**Exercise**
In the records that follow, locate every line with "Write" and extract it.

%%

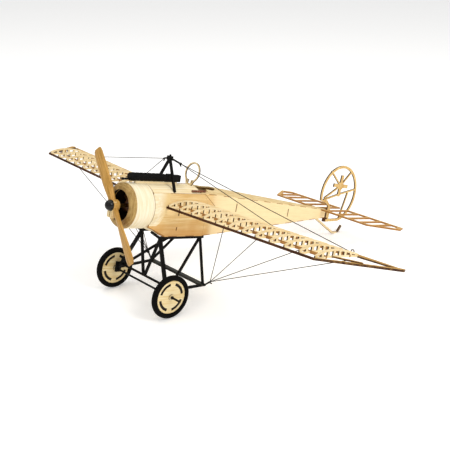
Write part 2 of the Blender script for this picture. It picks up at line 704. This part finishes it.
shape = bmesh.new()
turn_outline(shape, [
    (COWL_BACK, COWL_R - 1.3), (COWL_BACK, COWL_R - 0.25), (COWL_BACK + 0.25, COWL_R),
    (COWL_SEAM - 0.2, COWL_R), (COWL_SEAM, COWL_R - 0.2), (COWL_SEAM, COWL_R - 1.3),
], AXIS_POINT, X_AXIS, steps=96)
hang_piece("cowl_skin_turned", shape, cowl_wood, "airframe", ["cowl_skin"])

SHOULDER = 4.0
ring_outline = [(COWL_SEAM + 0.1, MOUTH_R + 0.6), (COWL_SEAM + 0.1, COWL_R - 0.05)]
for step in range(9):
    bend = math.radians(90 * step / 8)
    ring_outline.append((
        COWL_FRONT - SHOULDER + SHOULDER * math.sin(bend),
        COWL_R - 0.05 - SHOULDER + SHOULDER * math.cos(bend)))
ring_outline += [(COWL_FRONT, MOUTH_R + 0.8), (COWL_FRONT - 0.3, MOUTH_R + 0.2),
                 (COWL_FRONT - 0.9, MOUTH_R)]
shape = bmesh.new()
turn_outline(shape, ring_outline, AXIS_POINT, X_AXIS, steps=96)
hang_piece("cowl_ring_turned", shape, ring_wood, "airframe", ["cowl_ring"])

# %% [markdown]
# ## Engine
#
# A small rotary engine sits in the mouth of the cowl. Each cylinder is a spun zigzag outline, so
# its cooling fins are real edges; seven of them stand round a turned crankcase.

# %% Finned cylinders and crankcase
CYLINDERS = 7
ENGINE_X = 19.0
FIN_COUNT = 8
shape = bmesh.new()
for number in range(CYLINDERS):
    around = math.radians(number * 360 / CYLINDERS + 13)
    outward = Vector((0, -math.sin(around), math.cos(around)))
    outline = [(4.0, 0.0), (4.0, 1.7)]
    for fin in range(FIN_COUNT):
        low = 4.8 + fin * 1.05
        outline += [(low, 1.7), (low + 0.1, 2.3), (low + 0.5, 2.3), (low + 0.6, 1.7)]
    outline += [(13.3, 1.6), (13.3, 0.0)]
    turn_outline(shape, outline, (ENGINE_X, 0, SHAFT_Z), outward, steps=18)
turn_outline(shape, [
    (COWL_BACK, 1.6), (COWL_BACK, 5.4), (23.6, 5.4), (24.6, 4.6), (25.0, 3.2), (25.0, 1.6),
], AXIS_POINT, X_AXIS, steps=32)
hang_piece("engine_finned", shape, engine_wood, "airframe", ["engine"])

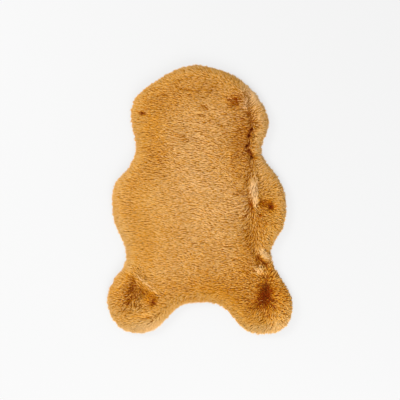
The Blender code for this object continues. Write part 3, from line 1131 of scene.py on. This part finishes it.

%%

**Written response**
Write part 2 of the Blender script for this picture. It picks up at line 704. This part finishes it.
The Blender code for this object continues. Write part 3, from line 1131 of scene.py on. This part finishes it.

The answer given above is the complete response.